I have just returned from the place where the ideas sprout umbrageous on the Monongahela River. Every now and then I visit the lower levels. So, I dropped the half-dressed hide and let my business slide, and went down stream like a sucker to join in the football madness of the Thanksgiving season.
And those who have not seen Morgantown during Thanksgiving week do not realize the possibilities of West Virginians in the whirl. They swarm to the city for the annual contest between the fighting Presbyterians from Washington and Jefferson college north of the Mason and Dixon Line and the Mountaineers playing for the university. Within the last year, a great stadium has been built. A place to play games in. The kind of a place that the ancient Romans built to satisfy the popular clamor for free bread and free shows. A valley was taken for the purpose. The stream was covered over. The sides of the valley were built out of concrete. Fifty thousand persons can watch from these high serial lookouts. Mountain, valley and stream have been covered with the works.
In ancient times, when Falling Run was out of town, there were two homes on the run. On the bank of the little stream was a shoemaker and, on the height above, a minister. They were both aged men and there sprung up between them a deadly hate and they exchanged defiant words such as: “I can look down on you in your ignorance with contempt!”
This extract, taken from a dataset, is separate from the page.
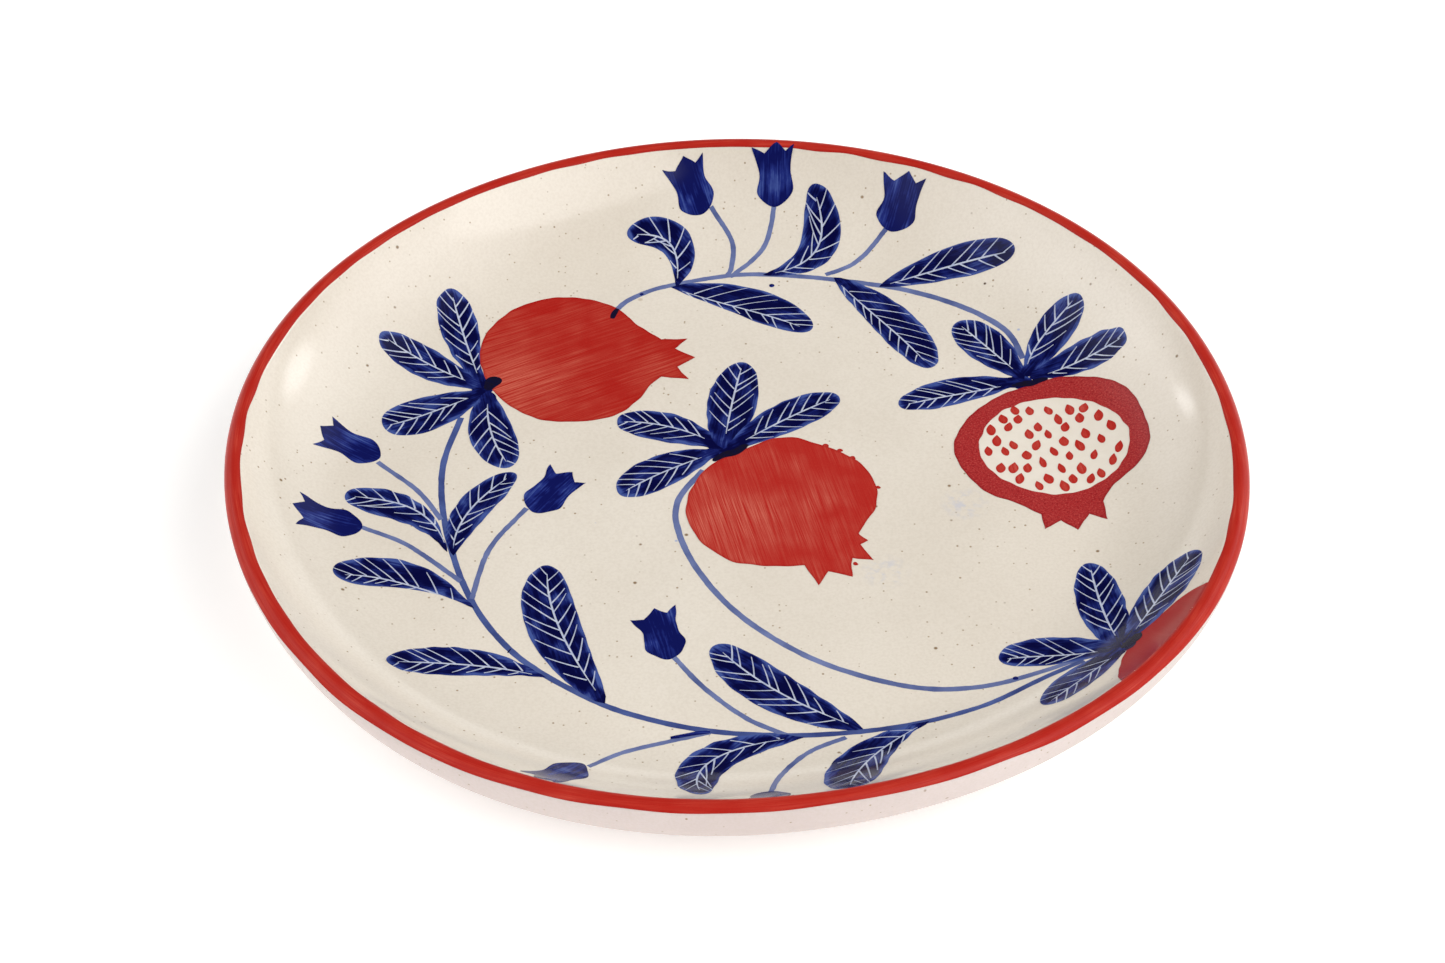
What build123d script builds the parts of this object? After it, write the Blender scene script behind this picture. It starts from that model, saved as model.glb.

And the reply: “And I can look up and see your dirt encrusted hide.”
ACCIDENTALLY SHOT
Alfred McNeel, aged 18 years, accidentally shot himself last Friday morning. He was out with a party of other boys at the Harper place east of Hillsboro and was standing on a stump with his hand on the muzzle of his gun. The gun slipped and the hammer striking something, was discharged. The thumb on one hand was blown off, a deep wound in one leg and eighteen shot in the breast were the more serious results.
The young man was given first aid by his companions and his father, Dr. H. W. McNeel, was called. He was brought to the Marlinton Hospital, and he is making a good recovery.
ABOUT THE COUNTRY
Talbott Waugh is a farmer after my own heart.
Eleven years ago, he bought some wood and brush land on the Drinnen Ridge from the Campbell Lumber Company. This land lies in a short grass section. There were a lot of folk who thought here was an industrious, well-meaning man who in this enthusiasm to own land was committing himself to a life sentence at hard labor and short rations. Just another case of working for nothing and boarding himself. The best they could see for Mr. Waugh was a modest home from where he could go out to public works. About ten years ago, Mr. Waugh cleared away enough of the trees and brush for a house seat. His friend and neighbor hauled the lumber and had difficulty finding enough space to put the material and turn his team to get the wagon out again. Today, there are more than thirty acres of fields and meadows without a stump, and, in addition, cutover pastureland to keep four cows…
PARIS D. YEAGER
Paris D. Yeager was born at Bartow February 23, 1878, and died at Clifton Forge, Virginia, November 26, 1924, in the 47th year of his life. He was the youngest son of the late Henry A. Yeager and Mrs. Bertie Beard Yeager, and in line of descent from two of the pioneer families of the Greenbrier Valley. In 1907, he married Miss Wawa Rucker, daughter of the late H. S. Rucker, who survives with their son, William.
For about eighteen years, he was a trusted employee of the Chesapeake and Ohio railroad, the Chief of the Divisional Special Service with headquarters at Clifton Forge. A large delegation of his fellow officials and employees attended the funeral rites, which were held from the home of Mrs. H. S. Rucker in Marlinton. Interment was made in Mt. View Cemetery. Not too far distant are the graves of his father, mother and other relatives.